**Task goal:**
Please find all lines in the data that hold the string "scene" and copy them.

**Data block:**
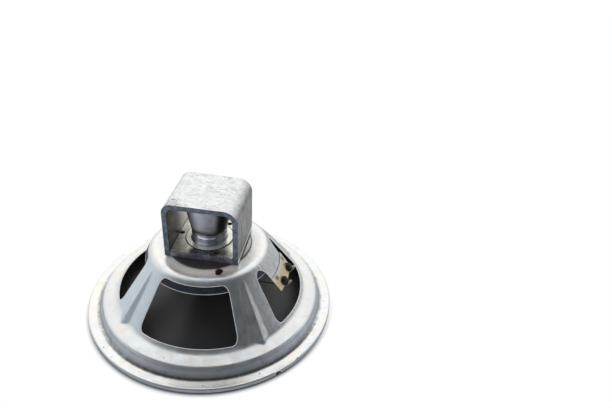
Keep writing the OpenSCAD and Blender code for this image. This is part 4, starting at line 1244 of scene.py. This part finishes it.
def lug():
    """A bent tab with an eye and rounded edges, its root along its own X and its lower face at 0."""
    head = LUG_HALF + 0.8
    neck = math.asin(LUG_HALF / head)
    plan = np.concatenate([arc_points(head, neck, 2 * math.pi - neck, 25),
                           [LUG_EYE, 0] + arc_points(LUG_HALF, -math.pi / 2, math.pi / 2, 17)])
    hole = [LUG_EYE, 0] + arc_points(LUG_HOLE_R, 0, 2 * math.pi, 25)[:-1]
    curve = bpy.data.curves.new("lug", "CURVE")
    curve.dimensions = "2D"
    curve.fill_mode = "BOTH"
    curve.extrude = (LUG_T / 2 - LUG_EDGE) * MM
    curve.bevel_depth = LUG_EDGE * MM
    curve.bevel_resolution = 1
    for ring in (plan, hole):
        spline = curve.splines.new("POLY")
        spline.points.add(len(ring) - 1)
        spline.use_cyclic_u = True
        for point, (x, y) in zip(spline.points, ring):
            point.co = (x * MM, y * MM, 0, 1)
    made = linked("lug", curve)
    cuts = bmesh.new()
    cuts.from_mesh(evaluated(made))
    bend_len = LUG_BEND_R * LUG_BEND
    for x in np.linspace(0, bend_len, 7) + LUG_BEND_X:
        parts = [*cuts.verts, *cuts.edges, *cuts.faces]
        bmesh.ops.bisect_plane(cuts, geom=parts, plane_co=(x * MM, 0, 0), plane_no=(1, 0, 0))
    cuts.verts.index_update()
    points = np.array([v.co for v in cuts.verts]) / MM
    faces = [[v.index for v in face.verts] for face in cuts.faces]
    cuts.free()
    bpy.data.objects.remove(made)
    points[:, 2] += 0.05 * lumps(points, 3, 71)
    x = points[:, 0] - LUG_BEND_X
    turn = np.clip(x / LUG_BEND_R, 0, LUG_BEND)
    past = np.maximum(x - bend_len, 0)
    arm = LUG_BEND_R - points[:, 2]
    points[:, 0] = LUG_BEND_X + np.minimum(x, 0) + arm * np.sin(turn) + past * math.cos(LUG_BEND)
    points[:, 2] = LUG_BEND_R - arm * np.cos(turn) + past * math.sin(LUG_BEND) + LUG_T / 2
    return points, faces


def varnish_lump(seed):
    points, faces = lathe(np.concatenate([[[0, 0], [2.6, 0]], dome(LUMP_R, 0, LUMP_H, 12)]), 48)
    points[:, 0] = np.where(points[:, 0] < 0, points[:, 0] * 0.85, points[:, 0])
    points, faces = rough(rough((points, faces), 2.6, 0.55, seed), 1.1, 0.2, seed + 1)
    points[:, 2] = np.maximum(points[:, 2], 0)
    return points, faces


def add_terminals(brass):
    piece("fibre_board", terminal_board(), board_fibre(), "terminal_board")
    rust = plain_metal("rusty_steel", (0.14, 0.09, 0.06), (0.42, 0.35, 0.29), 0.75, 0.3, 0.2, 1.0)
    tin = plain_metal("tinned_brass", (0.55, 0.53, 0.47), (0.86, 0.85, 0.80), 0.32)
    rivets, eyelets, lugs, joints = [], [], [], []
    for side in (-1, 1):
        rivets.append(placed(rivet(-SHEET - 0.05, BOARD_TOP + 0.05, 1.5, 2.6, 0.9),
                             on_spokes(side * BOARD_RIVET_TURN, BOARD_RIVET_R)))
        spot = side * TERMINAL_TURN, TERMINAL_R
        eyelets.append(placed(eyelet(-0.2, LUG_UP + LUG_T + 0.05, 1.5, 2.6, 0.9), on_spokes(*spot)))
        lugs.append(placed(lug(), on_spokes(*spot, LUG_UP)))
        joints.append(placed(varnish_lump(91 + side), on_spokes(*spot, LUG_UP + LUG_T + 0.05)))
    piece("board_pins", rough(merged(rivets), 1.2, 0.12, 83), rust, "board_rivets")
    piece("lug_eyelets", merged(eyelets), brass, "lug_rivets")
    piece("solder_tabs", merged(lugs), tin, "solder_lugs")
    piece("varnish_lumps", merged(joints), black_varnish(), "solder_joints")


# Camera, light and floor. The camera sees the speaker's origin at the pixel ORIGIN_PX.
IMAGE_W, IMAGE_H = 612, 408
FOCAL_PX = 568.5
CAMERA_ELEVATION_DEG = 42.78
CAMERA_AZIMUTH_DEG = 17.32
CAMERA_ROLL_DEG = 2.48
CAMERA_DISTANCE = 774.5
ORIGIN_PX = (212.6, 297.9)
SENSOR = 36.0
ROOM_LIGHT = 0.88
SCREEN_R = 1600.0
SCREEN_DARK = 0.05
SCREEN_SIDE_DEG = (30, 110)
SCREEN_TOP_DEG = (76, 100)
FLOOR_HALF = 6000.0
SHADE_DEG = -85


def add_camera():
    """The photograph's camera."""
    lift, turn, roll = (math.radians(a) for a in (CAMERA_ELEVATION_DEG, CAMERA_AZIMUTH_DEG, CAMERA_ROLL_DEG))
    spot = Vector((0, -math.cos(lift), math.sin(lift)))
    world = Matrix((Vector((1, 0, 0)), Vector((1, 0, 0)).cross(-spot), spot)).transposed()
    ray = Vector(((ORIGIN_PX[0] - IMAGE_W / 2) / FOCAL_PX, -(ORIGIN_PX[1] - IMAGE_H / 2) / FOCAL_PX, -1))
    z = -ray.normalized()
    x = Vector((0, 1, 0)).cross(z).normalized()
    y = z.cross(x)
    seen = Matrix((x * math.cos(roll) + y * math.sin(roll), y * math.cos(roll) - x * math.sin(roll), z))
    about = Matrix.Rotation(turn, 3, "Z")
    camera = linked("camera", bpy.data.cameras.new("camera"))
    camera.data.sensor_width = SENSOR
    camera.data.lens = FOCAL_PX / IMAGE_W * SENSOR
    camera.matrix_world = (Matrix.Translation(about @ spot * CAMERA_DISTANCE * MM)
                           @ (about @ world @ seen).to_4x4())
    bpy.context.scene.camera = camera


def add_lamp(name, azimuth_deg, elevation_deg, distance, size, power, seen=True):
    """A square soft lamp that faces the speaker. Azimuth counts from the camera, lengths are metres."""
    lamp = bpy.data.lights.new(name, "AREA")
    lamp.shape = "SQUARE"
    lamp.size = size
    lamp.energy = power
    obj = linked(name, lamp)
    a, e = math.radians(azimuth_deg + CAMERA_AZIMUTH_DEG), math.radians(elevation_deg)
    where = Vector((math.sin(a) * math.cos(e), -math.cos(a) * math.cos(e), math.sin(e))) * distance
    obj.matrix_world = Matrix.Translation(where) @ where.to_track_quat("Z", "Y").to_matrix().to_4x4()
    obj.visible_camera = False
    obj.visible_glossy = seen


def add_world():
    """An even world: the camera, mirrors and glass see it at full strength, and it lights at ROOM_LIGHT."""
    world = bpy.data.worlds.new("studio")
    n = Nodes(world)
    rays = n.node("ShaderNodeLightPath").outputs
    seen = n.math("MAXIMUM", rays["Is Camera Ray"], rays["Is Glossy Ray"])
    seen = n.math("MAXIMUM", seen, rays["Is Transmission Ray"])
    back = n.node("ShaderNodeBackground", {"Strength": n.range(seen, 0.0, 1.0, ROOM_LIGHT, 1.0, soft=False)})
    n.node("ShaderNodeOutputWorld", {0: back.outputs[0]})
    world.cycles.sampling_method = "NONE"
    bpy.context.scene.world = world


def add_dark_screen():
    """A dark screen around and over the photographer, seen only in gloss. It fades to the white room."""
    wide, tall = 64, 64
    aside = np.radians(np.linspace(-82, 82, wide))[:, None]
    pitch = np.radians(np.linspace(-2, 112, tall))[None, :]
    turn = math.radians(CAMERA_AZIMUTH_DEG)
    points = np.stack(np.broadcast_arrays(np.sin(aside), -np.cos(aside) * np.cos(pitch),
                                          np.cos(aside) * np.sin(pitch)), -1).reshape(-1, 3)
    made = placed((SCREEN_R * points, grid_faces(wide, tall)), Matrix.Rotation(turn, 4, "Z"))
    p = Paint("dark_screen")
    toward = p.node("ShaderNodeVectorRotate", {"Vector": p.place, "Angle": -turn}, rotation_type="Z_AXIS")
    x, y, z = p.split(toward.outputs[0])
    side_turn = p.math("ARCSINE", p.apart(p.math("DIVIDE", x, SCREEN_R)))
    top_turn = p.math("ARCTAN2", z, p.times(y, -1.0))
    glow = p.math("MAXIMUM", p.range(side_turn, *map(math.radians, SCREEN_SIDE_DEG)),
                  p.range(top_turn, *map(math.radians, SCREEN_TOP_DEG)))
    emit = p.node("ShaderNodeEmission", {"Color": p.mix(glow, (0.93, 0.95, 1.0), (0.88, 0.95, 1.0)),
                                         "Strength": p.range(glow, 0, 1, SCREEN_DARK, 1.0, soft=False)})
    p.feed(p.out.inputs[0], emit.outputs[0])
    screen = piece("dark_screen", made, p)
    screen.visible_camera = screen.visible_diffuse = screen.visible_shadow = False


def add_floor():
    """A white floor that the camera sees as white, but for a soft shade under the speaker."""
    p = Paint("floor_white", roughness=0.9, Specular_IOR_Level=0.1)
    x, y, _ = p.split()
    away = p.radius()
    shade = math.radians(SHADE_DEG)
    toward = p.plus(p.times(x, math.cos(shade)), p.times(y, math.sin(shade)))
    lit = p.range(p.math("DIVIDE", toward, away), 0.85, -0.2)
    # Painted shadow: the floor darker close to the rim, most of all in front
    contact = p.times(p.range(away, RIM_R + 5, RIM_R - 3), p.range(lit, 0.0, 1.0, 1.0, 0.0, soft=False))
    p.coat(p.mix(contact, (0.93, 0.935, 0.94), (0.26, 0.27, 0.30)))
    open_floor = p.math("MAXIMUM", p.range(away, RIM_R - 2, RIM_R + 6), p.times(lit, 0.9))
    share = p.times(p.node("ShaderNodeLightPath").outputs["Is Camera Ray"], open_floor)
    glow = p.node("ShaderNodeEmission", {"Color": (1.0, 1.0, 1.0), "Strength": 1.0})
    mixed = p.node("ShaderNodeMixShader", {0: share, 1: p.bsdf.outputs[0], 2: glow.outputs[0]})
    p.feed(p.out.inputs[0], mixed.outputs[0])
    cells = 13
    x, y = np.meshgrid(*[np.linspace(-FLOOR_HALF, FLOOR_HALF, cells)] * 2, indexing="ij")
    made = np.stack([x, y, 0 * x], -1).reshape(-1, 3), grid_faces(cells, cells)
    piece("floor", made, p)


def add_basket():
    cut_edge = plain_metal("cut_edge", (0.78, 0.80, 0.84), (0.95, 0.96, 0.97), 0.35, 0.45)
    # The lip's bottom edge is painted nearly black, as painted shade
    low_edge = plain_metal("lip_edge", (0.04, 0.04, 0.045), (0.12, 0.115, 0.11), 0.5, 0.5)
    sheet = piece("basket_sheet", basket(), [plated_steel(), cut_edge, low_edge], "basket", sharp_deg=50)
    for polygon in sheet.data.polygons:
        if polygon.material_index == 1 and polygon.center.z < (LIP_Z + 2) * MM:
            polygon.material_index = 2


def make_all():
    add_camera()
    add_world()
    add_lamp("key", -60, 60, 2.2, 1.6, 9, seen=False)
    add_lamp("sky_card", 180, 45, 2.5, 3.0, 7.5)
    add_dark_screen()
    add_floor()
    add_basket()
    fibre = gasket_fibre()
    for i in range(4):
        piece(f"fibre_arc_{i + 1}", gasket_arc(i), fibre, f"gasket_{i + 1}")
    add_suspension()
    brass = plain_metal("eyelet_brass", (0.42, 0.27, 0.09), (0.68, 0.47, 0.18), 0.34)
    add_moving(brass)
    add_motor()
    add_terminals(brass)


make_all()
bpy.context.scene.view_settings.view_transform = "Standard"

**Reply:**
Keep writing the OpenSCAD and Blender code for this image. This is part 4, starting at line 1244 of scene.py. This part finishes it.
    bpy.context.scene.camera = camera
    bpy.context.scene.world = world
bpy.context.scene.view_settings.view_transform = "Standard"